In recent months, a slew of articles (in Salon, Createquity, The Baffler, to name a few) came out questioning the connection between the so-called “creative class” and a city’s prosperity, an idea made popular by Richard Florida’s The Rise of the Creative Class. If a city attracts creative types, the idea goes, the businesses will follow. (Florida defines the creative class as those working in fields like science, technology, and engineering; business, finance, and management; law, health care, and education; and arts, culture, media, and entertainment.)
Since the book’s publication a decade ago, some mayors and city planners who bought into the cause and effect relationship have actively tried to create space for artists and hipsters, hoping that they will see their city rise along with the influx of cool. However, while artist-friendly amenities add to the quality-of-life factor in many neighborhoods, depending on them to lead to prosperity has proven to be dangerous. Thomas Frank’s piece for The Baffler speaks of struggling small towns that spend their limited funds on arts festivals in an effort to attract young people.
“Go vibrant—and go for broke,” Frank warns, encouraging the towns to instead concentrate on limiting the number of big box stores and fighting corporate agriculture to encourage a stable economy. Even Florida, in his subsequent book The Flight of the Creative Class, admits that a growing creative class can increase economic inequality.
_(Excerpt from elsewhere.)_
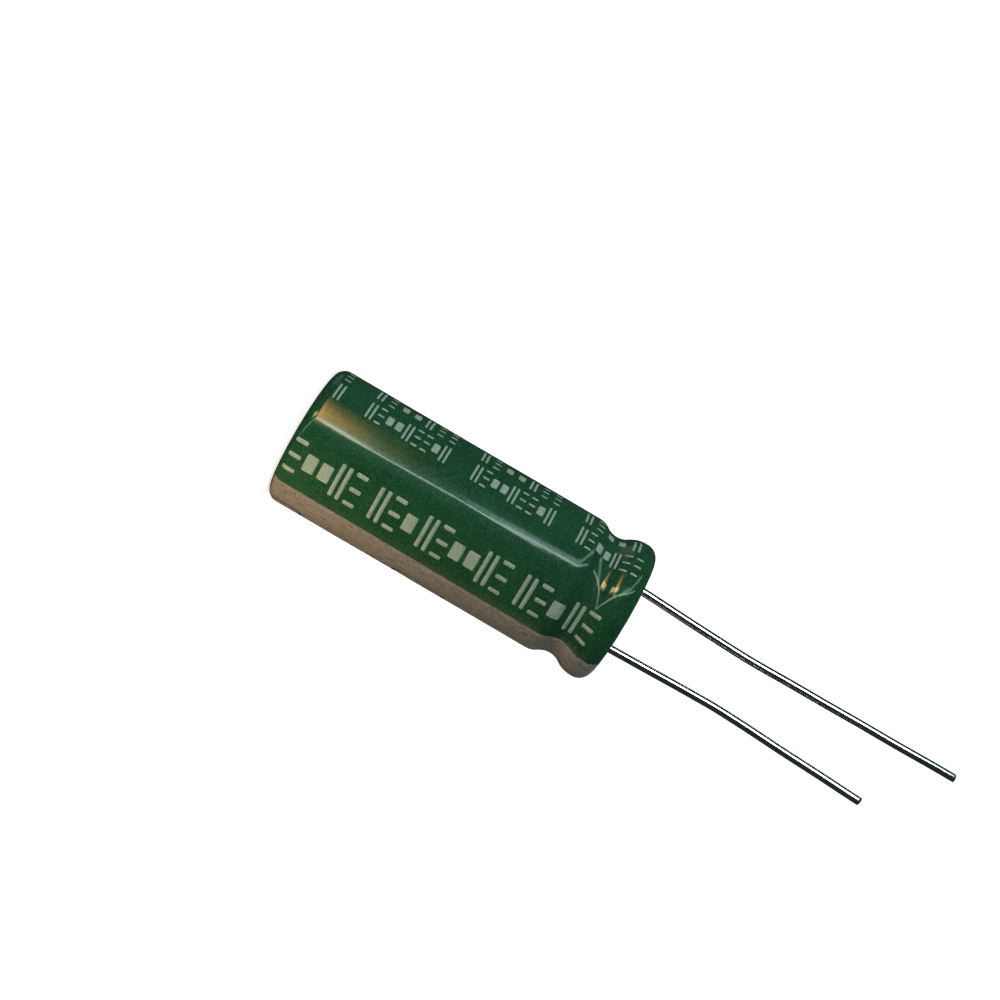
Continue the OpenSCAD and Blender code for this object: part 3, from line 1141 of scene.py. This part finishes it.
@dataclass(frozen=True)
class ViewFrame:
    """Directions of the photograph's view: towards the camera, across the body and along its axis."""

    azimuth: float = 24.3
    roll: float = 30.35

    @property
    def toward(self) -> Vector:
        """Direction from the part to the camera."""
        return self.direction(0.0, 0.0)

    @property
    def across(self) -> Vector:
        """Direction across the body, towards the stripe's side of the picture."""
        return self.direction(90.0, 0.0)

    @property
    def axis(self) -> Vector:
        """Direction of the part's axis."""
        return Vector((0.0, 0.0, 1.0))

    def direction(self, bearing: float, rise: float) -> Vector:
        """A direction by its bearing, from the camera towards the stripe's side, and its rise."""
        b, r = radians(self.azimuth + bearing), radians(rise)
        return Vector((sin(b) * cos(r), -cos(b) * cos(r), sin(r)))


def turn_to(thing: Piece, place: Vector, *axes: Vector) -> None:
    """Puts an object at a place in metres, with its own axes in given directions."""
    thing.matrix_world = Matrix(axes).transposed().to_4x4()
    thing.location = place


@dataclass(frozen=True)
class Hung:
    """Something that hangs round the part and faces it, with its length upright."""

    name: str
    bearing: float
    rise: float
    distance: float
    length: float
    width: float

    def axes(self, view: ViewFrame) -> tuple[Vector, Vector]:
        """Directions of its back and of its length."""
        return view.direction(self.bearing, self.rise), view.direction(self.bearing, self.rise + 90.0)


@dataclass(frozen=True)
class Panel(Hung):
    """A soft lamp aimed at the part: sheen is what the gloss shows of it, wash what it lights."""

    watts: float
    colour: Colour
    lean: float = 0.0
    sheen: bool = True
    wash: bool = True
    wires_only: bool = False

    def build(self, view: ViewFrame, target: Vector) -> None:
        """Hangs the lamp with its long side upright, or leaning by an angle.

        Args:
            view: Directions of the view.
            target: Point that it faces, in metres.
        """
        lamp = bpy.data.lights.new(self.name, "AREA")
        lamp.shape = "RECTANGLE"
        lamp.size = self.length
        lamp.size_y = self.width
        lamp.energy = self.watts
        lamp.color = self.colour
        back, upright = self.axes(view)
        long = Matrix.Rotation(radians(self.lean), 3, back) @ upright
        holder = bpy.data.objects.new(self.name, lamp)
        turn_to(holder, target + back * self.distance, long, back.cross(long), back)
        holder.visible_camera = False
        holder.visible_glossy = self.sheen
        holder.visible_diffuse = self.wash
        if self.wires_only:
            holder.light_linking.receiver_collection = bpy.data.collections[WIRES]
        bpy.context.scene.collection.objects.link(holder)


@dataclass(frozen=True)
class SoftCard(Hung):
    """A glowing card that only the gloss shows, brightest along one line and faded towards its sides."""

    glow: float
    colour: Colour
    peak: float = 0.0
    fade: float = 0.0
    patches: float = 4.0
    patch_glow: tuple[float, float] = (0.75, 1.2)

    def build(self, view: ViewFrame, target: Vector) -> None:
        """Hangs the card.

        Args:
            view: Directions of the view.
            target: Point that it faces, in metres.
        """
        half_w, half_l = self.width / 2, self.length / 2
        corners = [(x * half_w, y * half_l, 0.0) for x, y in ((-1, -1), (1, -1), (1, 1), (-1, 1))]
        card = make_object(self.name, np.array(corners) / MM, [(0, 1, 2, 3)])
        back, long = self.axes(view)
        turn_to(card, target + back * self.distance, long.cross(back), long, back)
        card.visible_camera = False
        card.visible_diffuse = False
        card.visible_shadow = False
        s = Shader(self.name)
        split = s.add("ShaderNodeSeparateXYZ", Vector=s.place)
        x, y = split.outputs["X"], split.outputs["Y"]
        low = s.ranged(x, -half_w, self.peak * half_w)
        high = s.ranged(x, half_w, self.peak * half_w)
        along = s.maths("POWER", s.ranged(y, half_l, -half_l), self.fade)
        shape = s.maths("MULTIPLY", s.maths("MULTIPLY", low, high), along)
        least, most = (self.glow * share for share in self.patch_glow)
        patches = s.ranged(s.noise(self.patches / self.width), 0.3, 0.7, least, most)
        strength = s.maths("MULTIPLY", shape, patches)
        glow = s.add("ShaderNodeEmission", Color=(*self.colour, 1.0), Strength=strength)
        clear = s.add("ShaderNodeBsdfTransparent")
        both = s.add("ShaderNodeAddShader")
        s.feed(both.inputs[0], glow.outputs[0])
        s.feed(both.inputs[1], clear.outputs[0])
        s.feed(s.tree.nodes["Material Output"].inputs["Surface"], both.outputs[0])
        s.tree.nodes.remove(s.surface)
        dress(card, s.material)


@dataclass(frozen=True)
class Studio:
    """A pale cove round the part, its lamps and a dim room."""

    view: ViewFrame
    floor_r: float = 0.9
    cove_r: float = 0.5
    rings: int = 14
    sides: int = 96
    wall_glow: float = 1.1
    floor_glow: float = 0.74
    glow_reach: tuple[float, float] = (0.05, 0.5)
    cove_tints: tuple[Colour, Colour] = ((0.86, 0.86, 0.86), (0.9, 0.9, 0.9))
    cove_roughness: float = 0.9
    mottle_scale: float = 6.0
    room_colour: Colour = (0.8, 0.9, 1.0)
    room_glow: float = 0.03
    target_z: float = 13.0
    panels: tuple[Panel, ...] = (
        Panel("front_soft", -35.0, 12.0, 0.8, 0.6, 0.6, 2.3, (0.96, 1.0, 0.97), sheen=False),
        Panel("low_side", 70.0, 10.0, 0.8, 0.6, 0.4, 0.85, (0.82, 0.97, 1.0), sheen=False),
        Panel("high_side", -85.0, 6.0, 0.8, 0.6, 0.4, 2.2, (0.88, 0.98, 1.0), sheen=False),
        Panel("back_soft", 175.0, 20.0, 0.8, 0.8, 0.8, 4.0, WHITE, sheen=False),
        Panel("near_foot", 19.0, -34.0, 0.045, 0.02, 0.02, 0.003, (1.0, 0.95, 0.84), sheen=False),
        Panel("warm_foot", 52.0, -38.0, 0.029, 0.012, 0.012, 0.003, (1.0, 0.58, 0.22), sheen=False),
        Panel("long_strip", -28.2, -9.7, 0.5, 1.86, 0.03, 1.1, (0.74, 1.0, 0.93), 21.5, wash=False),
        Panel("lead_strip", -38.3, 13.0, 0.5, 0.125, 0.23, 0.8, (0.8, 1.0, 0.97), wires_only=True),
        Panel("sweep_strip", -56.0, 21.0, 0.5, 0.54, 0.07, 0.32, (0.7, 1.0, 0.95), 50.0, wash=False),
        Panel("warm_lamp", -35.5, -33.0, 0.35, 0.16, 0.05, 0.24, (1.0, 0.76, 0.42), wash=False),
        Panel("rear_strip", -120.0, -24.0, 0.5, 0.2, 0.3, 0.05, WHITE, wash=False),
        Panel("side_strip", 110.0, -24.0, 0.5, 0.2, 0.3, 0.06, WHITE, wash=False),
        Panel("top_light", 180.0, 62.0, 0.9, 0.9, 0.9, 4.0, WHITE, sheen=False),
        Panel("top_sheen", 180.0, 62.0, 0.9, 0.9, 0.9, 1.1, WHITE, wash=False),
    )
    wire_light: Panel = Panel("wire_light", 0.0, -13.0, 0.5, 0.25, 0.17, 0.17, WHITE, wires_only=True)
    wire_bearings: tuple[float, ...] = (50.0, 128.0, -140.0, -65.0)
    cards: tuple[SoftCard, ...] = (
        SoftCard("haze_card", -32.0, -2.0, 0.5, 0.095, 0.4, 0.9, (0.45, 1.0, 0.85), 0.0, 0.25),
        SoftCard("sky_card", -31.8, 0.4, 0.5, 0.045, 0.05, 6.0, (0.66, 1.0, 0.93), 0.0, 0.3),
        SoftCard("table_card", 95.0, -1.8, 0.5, 0.14, 0.36, 0.4, (1.0, 0.62, 0.36)),
        SoftCard("line_card", -27.6, -4.4, 0.5, 0.055, 0.04, 7.0, (0.84, 1.0, 0.84)),
        SoftCard("warm_card", -43.5, -10.0, 0.0564, 0.0236, 0.048, 21.0, (1.0, 0.52, 0.14), 0.4, 4.2),
    )

    def build(self) -> None:
        """Builds the cove, the lamps and the room's light."""
        self.cove()
        target = self.view.axis * self.target_z * MM
        for light in (*self.panels, *self.wire_panels(), *self.cards):
            light.build(self.view, target)
        self.room()

    def wire_panels(self) -> list[Panel]:
        """Low lamps round the part that only the wires take, so that they shine from every side."""
        return [replace(self.wire_light, name=f"wire_light_{i}", bearing=bearing)
                for i, bearing in enumerate(self.wire_bearings)]

    def cove(self) -> None:
        """Builds the floor, which curves up into a wall far behind the part on every side."""
        section = [(self.floor_r * i / self.rings, 0.0) for i in range(1, self.rings + 1)]
        for i in range(1, 2 * self.rings):
            a = pi / 2 * i / self.rings
            edge = i < self.rings
            middle, reach = (self.floor_r, self.cove_r) if edge else (0.0, self.floor_r + self.cove_r)
            section.append((middle + reach * sin(a), self.cove_r - reach * cos(a)))
        turns = [2 * pi * j / self.sides for j in range(self.sides)]
        points = [(0.0, 0.0, 0.0), *((r * cos(a), r * sin(a), z) for r, z in section for a in turns)]
        faces: list[Face] = [(0, 1 + j, 1 + (j + 1) % self.sides) for j in range(self.sides)]
        faces += [face[::-1] for face in grid(range(1, len(points), self.sides), self.sides, ring=True)]
        cove = make_object("cove", np.array(points) / MM, faces)
        cove.visible_glossy = False
        cove.visible_diffuse = False
        cove.visible_shadow = False
        s = Shader("pale_cove")
        tint = s.mixed(s.ranged(s.noise(self.mottle_scale), 0.3, 0.7), *self.cove_tints)
        away = s.add("ShaderNodeVectorMath")
        away.operation = "LENGTH"
        s.feed(away.inputs[0], s.place)
        glow = s.ranged(away.outputs["Value"], *self.glow_reach, self.floor_glow, self.wall_glow)
        s.set(Base_Color=tint, Roughness=self.cove_roughness)
        s.set(Emission_Color=(*WHITE, 1.0), Emission_Strength=glow)
        dress(cove, s.material)

    def room(self) -> None:
        """Gives the room a dim even light."""
        world = bpy.data.worlds.new("room")
        world.use_nodes = True
        sky = world.node_tree.nodes["Background"]
        sky.inputs["Color"].default_value = (*self.room_colour, 1.0)
        sky.inputs["Strength"].default_value = self.room_glow
        bpy.context.scene.world = world
        bpy.context.scene.view_settings.view_transform = "Standard"


@dataclass(frozen=True)
class CameraRig:
    """The camera at the photograph's viewing angle."""

    view: ViewFrame
    distance: float = 120.0
    aim_z: float = 14.13
    aim_across: float = -2.74
    stand_z: float = 12.75
    lens: float = 62.4
    film_width: float = 36.0
    clip_start: float = 0.001
    clip_end: float = 10.0

    def build(self) -> None:
        """Places the camera, rolled so that the leads point to the lower right."""
        camera = bpy.data.cameras.new("camera")
        camera.lens = self.lens
        camera.sensor_width = self.film_width
        camera.clip_start = self.clip_start
        camera.clip_end = self.clip_end
        aim = self.view.across * self.aim_across + self.view.axis * self.aim_z
        stand = self.view.toward * self.distance + self.view.across * self.aim_across
        stand = stand + self.view.axis * self.stand_z
        back = (stand - aim).normalized()
        roll = radians(self.view.roll)
        up = -self.view.axis * sin(roll) - self.view.across * cos(roll)
        right = up.cross(back).normalized()
        up = back.cross(right)
        holder = bpy.data.objects.new("camera", camera)
        turn_to(holder, stand * MM, right, up, back)
        bpy.context.scene.collection.objects.link(holder)
        bpy.context.scene.camera = holder


def main() -> None:
    """Builds the dressed part, the studio and the camera."""
    logging.basicConfig(level=logging.INFO, format="%(name)s: %(message)s")
    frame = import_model()
    section = CaseSection()
    view = ViewFrame()
    CameraRig(view).build()
    PrintedSleeve(section).build()
    LeadPair(section).build()
    CaseAndWinding(frame["nodes"]).build()
    Studio(view).build()


if __name__ == "__main__":
    main()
As Salon’s Will Doig points out, urbanists are reluctant to embark on critical conversations about the creative class. “There’s a concern, not often talked about, that some of this stuff — the streetcars, the pop-up cafes, the activated spaces, the “vibrancy” — is frivolous and insubstantial. But there’s rarely a real conversation about this, because it’s sort of a touchy subject.”
The organization Creative Class Struggle attempts to be a clearinghouse for all the research that challenges Florida’s theory, but it doesn’t seem to have been updated in a couple of years. An article in The American Prospect, “The Ruse of the Creative Class“ cites a widely-read academic paper, “Struggling with the Creative Class.”
Criticism from The Ruse of the Creative Class:
Conservatives have questioned Florida’s elevation of gay-friendliness as an economic driver and noted that, by some measures, yuppie idylls like San Francisco and Boston have lagged behind unhip, low-tax bastions like Houston and Charlotte, North Carolina. Liberal critics have noted that [Florida’s] creative hubs suffer high inequality, and argued that other cities should develop their own human capital — including that of the low-income minorities who have little place in Florida’s universe — instead of chasing a finite number of laptop professionals.
DC’s discussion surrounding the creative class always seemed slightly different. Though we were rated highly by Richard Florida, the large number of creative class workers may be more a function of DC’s high population of educated workers (another common critique of his theory), and residents seem to appreciate creative, cool developments for their own sake, rather than as an economic boon.
Still, the arts often come up in discussions surrounding neighborhood revitalization, and a conversation about the potential for creative class-style development to lead to greater income inequality seems like an important one for DC planners to have. According to a recent article in DC Intersections, community groups like ONE DC are attempting to to mitigate the potential inequity of developing neighborhoods. As organizer Dominic Moulden states in the piece, “The creative class should be be multi-class and multi-ethnic from the beginning.”